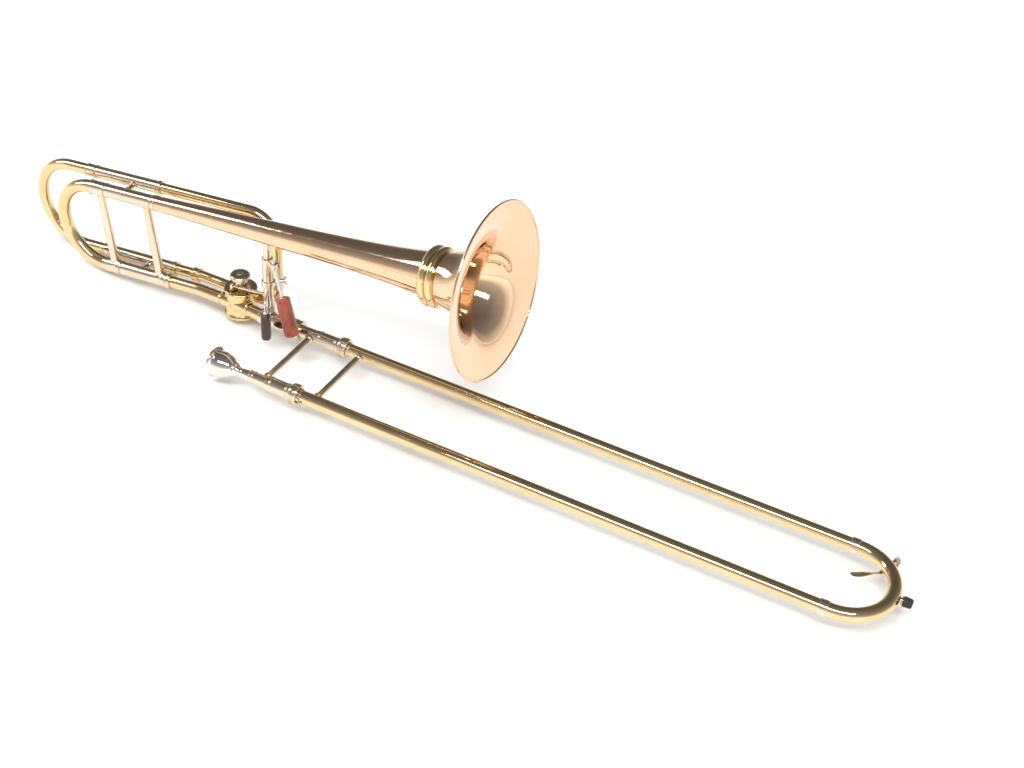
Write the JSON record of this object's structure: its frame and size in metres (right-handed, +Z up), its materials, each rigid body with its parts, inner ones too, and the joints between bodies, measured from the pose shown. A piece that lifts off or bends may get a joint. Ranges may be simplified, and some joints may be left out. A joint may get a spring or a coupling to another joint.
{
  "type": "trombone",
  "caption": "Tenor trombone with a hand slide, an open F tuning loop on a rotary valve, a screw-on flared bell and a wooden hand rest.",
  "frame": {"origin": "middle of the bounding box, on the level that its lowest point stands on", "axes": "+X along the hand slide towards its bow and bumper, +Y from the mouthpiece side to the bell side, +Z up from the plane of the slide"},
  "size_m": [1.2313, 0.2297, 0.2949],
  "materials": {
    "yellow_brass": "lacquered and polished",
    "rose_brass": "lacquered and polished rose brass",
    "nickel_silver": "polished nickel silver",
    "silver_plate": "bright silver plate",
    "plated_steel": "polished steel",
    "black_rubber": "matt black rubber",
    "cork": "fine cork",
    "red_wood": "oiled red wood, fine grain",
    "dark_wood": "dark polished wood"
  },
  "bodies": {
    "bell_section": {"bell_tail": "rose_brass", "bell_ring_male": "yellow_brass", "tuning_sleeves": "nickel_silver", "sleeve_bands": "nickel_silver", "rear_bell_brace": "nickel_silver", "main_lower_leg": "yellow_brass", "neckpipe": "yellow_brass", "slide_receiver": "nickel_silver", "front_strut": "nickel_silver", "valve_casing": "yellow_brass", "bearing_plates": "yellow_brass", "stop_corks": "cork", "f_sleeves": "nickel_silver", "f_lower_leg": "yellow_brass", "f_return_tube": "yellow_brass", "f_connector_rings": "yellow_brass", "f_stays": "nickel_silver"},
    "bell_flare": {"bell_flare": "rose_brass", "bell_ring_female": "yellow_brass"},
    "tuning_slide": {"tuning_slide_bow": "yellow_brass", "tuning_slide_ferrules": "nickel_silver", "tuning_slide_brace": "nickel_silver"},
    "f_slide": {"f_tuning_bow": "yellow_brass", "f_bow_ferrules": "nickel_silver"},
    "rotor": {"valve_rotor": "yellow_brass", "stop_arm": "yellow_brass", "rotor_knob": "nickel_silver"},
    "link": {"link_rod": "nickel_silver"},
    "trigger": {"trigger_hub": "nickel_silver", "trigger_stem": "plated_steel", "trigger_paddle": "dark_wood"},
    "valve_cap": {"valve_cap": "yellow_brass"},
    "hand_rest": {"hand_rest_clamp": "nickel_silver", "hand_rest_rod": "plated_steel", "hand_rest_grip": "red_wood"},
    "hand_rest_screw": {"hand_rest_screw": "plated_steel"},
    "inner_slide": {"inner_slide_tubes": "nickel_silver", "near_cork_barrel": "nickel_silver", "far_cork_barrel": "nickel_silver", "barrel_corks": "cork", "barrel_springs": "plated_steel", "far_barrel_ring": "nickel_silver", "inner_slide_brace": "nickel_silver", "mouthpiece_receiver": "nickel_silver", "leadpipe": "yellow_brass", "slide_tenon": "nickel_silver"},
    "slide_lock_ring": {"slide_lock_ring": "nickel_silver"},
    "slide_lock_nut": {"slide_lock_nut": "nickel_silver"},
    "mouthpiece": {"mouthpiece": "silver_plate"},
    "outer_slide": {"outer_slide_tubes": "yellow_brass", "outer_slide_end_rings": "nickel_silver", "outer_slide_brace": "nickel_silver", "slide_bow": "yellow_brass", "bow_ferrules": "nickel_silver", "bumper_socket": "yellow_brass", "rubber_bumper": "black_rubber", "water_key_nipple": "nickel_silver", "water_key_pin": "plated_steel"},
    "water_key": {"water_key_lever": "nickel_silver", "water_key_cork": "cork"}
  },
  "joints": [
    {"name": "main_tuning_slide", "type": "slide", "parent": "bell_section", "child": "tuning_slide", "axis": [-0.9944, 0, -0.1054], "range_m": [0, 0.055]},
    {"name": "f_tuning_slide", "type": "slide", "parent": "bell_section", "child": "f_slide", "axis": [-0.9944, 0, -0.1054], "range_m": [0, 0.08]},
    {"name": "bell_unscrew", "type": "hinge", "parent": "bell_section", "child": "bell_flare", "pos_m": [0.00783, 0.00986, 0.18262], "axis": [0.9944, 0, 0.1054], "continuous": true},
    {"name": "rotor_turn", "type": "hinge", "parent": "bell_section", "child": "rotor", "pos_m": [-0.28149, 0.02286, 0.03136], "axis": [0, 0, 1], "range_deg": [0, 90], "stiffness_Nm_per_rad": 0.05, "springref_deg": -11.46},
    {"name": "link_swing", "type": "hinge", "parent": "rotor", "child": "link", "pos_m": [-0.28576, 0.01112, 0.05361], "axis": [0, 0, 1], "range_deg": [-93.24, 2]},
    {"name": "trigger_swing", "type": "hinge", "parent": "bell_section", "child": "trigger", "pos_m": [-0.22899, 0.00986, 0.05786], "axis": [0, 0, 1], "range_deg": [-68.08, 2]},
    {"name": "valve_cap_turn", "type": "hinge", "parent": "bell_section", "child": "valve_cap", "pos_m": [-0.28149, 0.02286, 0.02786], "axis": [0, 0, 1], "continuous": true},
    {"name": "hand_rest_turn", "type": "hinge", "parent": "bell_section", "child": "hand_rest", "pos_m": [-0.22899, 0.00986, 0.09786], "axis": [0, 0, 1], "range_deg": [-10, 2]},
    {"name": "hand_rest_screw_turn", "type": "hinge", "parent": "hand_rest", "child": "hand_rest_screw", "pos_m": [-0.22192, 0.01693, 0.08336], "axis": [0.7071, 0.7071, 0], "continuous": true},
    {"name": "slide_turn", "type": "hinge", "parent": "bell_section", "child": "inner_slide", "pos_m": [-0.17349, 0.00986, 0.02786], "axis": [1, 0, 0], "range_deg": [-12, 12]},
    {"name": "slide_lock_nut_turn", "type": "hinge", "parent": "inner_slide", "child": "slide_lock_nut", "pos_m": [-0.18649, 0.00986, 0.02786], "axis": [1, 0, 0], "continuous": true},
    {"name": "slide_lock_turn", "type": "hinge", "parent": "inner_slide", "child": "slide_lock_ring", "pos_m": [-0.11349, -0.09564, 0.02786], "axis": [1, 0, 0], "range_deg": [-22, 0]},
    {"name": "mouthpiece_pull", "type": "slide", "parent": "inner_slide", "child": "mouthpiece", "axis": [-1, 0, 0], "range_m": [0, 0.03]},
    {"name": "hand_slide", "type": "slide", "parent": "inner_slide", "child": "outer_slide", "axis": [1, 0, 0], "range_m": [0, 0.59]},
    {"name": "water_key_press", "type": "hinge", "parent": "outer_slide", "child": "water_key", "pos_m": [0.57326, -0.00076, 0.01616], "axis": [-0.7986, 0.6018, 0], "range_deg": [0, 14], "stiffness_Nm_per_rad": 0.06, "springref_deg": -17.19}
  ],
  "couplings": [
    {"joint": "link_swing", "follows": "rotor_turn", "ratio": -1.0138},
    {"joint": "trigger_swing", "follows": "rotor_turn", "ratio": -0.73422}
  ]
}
——————
- TASK STATEMENT -
Repeat the data above exactly.

- RESULT BELOW -
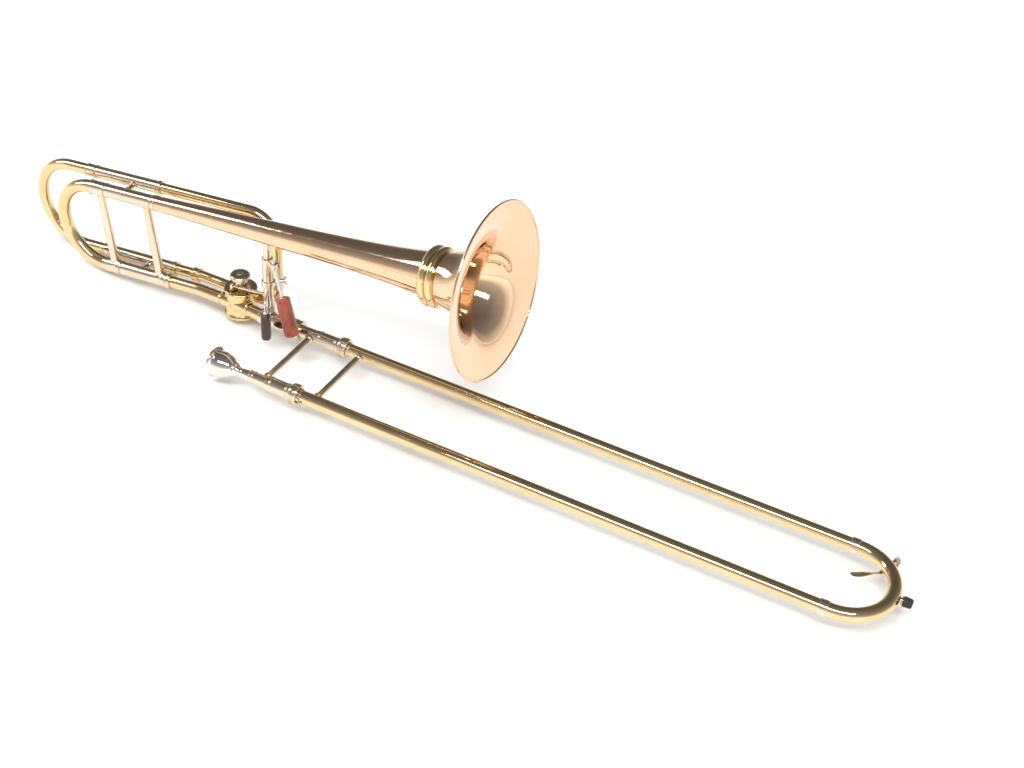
Write the JSON record of this object's structure: its frame and size in metres (right-handed, +Z up), its materials, each rigid body with its parts, inner ones too, and the joints between bodies, measured from the pose shown. A piece that lifts off or bends may get a joint. Ranges may be simplified, and some joints may be left out. A joint may get a spring or a coupling to another joint.
{
  "type": "trombone",
  "caption": "Tenor trombone with a hand slide, an open F tuning loop on a rotary valve, a screw-on flared bell and a wooden hand rest.",
  "frame": {"origin": "middle of the bounding box, on the level that its lowest point stands on", "axes": "+X along the hand slide towards its bow and bumper, +Y from the mouthpiece side to the bell side, +Z up from the plane of the slide"},
  "size_m": [1.2313, 0.2297, 0.2949],
  "materials": {
    "yellow_brass": "lacquered and polished",
    "rose_brass": "lacquered and polished rose brass",
    "nickel_silver": "polished nickel silver",
    "silver_plate": "bright silver plate",
    "plated_steel": "polished steel",
    "black_rubber": "matt black rubber",
    "cork": "fine cork",
    "red_wood": "oiled red wood, fine grain",
    "dark_wood": "dark polished wood"
  },
  "bodies": {
    "bell_section": {"bell_tail": "rose_brass", "bell_ring_male": "yellow_brass", "tuning_sleeves": "nickel_silver", "sleeve_bands": "nickel_silver", "rear_bell_brace": "nickel_silver", "main_lower_leg": "yellow_brass", "neckpipe": "yellow_brass", "slide_receiver": "nickel_silver", "front_strut": "nickel_silver", "valve_casing": "yellow_brass", "bearing_plates": "yellow_brass", "stop_corks": "cork", "f_sleeves": "nickel_silver", "f_lower_leg": "yellow_brass", "f_return_tube": "yellow_brass", "f_connector_rings": "yellow_brass", "f_stays": "nickel_silver"},
    "bell_flare": {"bell_flare": "rose_brass", "bell_ring_female": "yellow_brass"},
    "tuning_slide": {"tuning_slide_bow": "yellow_brass", "tuning_slide_ferrules": "nickel_silver", "tuning_slide_brace": "nickel_silver"},
    "f_slide": {"f_tuning_bow": "yellow_brass", "f_bow_ferrules": "nickel_silver"},
    "rotor": {"valve_rotor": "yellow_brass", "stop_arm": "yellow_brass", "rotor_knob": "nickel_silver"},
    "link": {"link_rod": "nickel_silver"},
    "trigger": {"trigger_hub": "nickel_silver", "trigger_stem": "plated_steel", "trigger_paddle": "dark_wood"},
    "valve_cap": {"valve_cap": "yellow_brass"},
    "hand_rest": {"hand_rest_clamp": "nickel_silver", "hand_rest_rod": "plated_steel", "hand_rest_grip": "red_wood"},
    "hand_rest_screw": {"hand_rest_screw": "plated_steel"},
    "inner_slide": {"inner_slide_tubes": "nickel_silver", "near_cork_barrel": "nickel_silver", "far_cork_barrel": "nickel_silver", "barrel_corks": "cork", "barrel_springs": "plated_steel", "far_barrel_ring": "nickel_silver", "inner_slide_brace": "nickel_silver", "mouthpiece_receiver": "nickel_silver", "leadpipe": "yellow_brass", "slide_tenon": "nickel_silver"},
    "slide_lock_ring": {"slide_lock_ring": "nickel_silver"},
    "slide_lock_nut": {"slide_lock_nut": "nickel_silver"},
    "mouthpiece": {"mouthpiece": "silver_plate"},
    "outer_slide": {"outer_slide_tubes": "yellow_brass", "outer_slide_end_rings": "nickel_silver", "outer_slide_brace": "nickel_silver", "slide_bow": "yellow_brass", "bow_ferrules": "nickel_silver", "bumper_socket": "yellow_brass", "rubber_bumper": "black_rubber", "water_key_nipple": "nickel_silver", "water_key_pin": "plated_steel"},
    "water_key": {"water_key_lever": "nickel_silver", "water_key_cork": "cork"}
  },
  "joints": [
    {"name": "main_tuning_slide", "type": "slide", "parent": "bell_section", "child": "tuning_slide", "axis": [-0.9944, 0, -0.1054], "range_m": [0, 0.055]},
    {"name": "f_tuning_slide", "type": "slide", "parent": "bell_section", "child": "f_slide", "axis": [-0.9944, 0, -0.1054], "range_m": [0, 0.08]},
    {"name": "bell_unscrew", "type": "hinge", "parent": "bell_section", "child": "bell_flare", "pos_m": [0.00783, 0.00986, 0.18262], "axis": [0.9944, 0, 0.1054], "continuous": true},
    {"name": "rotor_turn", "type": "hinge", "parent": "bell_section", "child": "rotor", "pos_m": [-0.28149, 0.02286, 0.03136], "axis": [0, 0, 1], "range_deg": [0, 90], "stiffness_Nm_per_rad": 0.05, "springref_deg": -11.46},
    {"name": "link_swing", "type": "hinge", "parent": "rotor", "child": "link", "pos_m": [-0.28576, 0.01112, 0.05361], "axis": [0, 0, 1], "range_deg": [-93.24, 2]},
    {"name": "trigger_swing", "type": "hinge", "parent": "bell_section", "child": "trigger", "pos_m": [-0.22899, 0.00986, 0.05786], "axis": [0, 0, 1], "range_deg": [-68.08, 2]},
    {"name": "valve_cap_turn", "type": "hinge", "parent": "bell_section", "child": "valve_cap", "pos_m": [-0.28149, 0.02286, 0.02786], "axis": [0, 0, 1], "continuous": true},
    {"name": "hand_rest_turn", "type": "hinge", "parent": "bell_section", "child": "hand_rest", "pos_m": [-0.22899, 0.00986, 0.09786], "axis": [0, 0, 1], "range_deg": [-10, 2]},
    {"name": "hand_rest_screw_turn", "type": "hinge", "parent": "hand_rest", "child": "hand_rest_screw", "pos_m": [-0.22192, 0.01693, 0.08336], "axis": [0.7071, 0.7071, 0], "continuous": true},
    {"name": "slide_turn", "type": "hinge", "parent": "bell_section", "child": "inner_slide", "pos_m": [-0.17349, 0.00986, 0.02786], "axis": [1, 0, 0], "range_deg": [-12, 12]},
    {"name": "slide_lock_nut_turn", "type": "hinge", "parent": "inner_slide", "child": "slide_lock_nut", "pos_m": [-0.18649, 0.00986, 0.02786], "axis": [1, 0, 0], "continuous": true},
    {"name": "slide_lock_turn", "type": "hinge", "parent": "inner_slide", "child": "slide_lock_ring", "pos_m": [-0.11349, -0.09564, 0.02786], "axis": [1, 0, 0], "range_deg": [-22, 0]},
    {"name": "mouthpiece_pull", "type": "slide", "parent": "inner_slide", "child": "mouthpiece", "axis": [-1, 0, 0], "range_m": [0, 0.03]},
    {"name": "hand_slide", "type": "slide", "parent": "inner_slide", "child": "outer_slide", "axis": [1, 0, 0], "range_m": [0, 0.59]},
    {"name": "water_key_press", "type": "hinge", "parent": "outer_slide", "child": "water_key", "pos_m": [0.57326, -0.00076, 0.01616], "axis": [-0.7986, 0.6018, 0], "range_deg": [0, 14], "stiffness_Nm_per_rad": 0.06, "springref_deg": -17.19}
  ],
  "couplings": [
    {"joint": "link_swing", "follows": "rotor_turn", "ratio": -1.0138},
    {"joint": "trigger_swing", "follows": "rotor_turn", "ratio": -0.73422}
  ]
}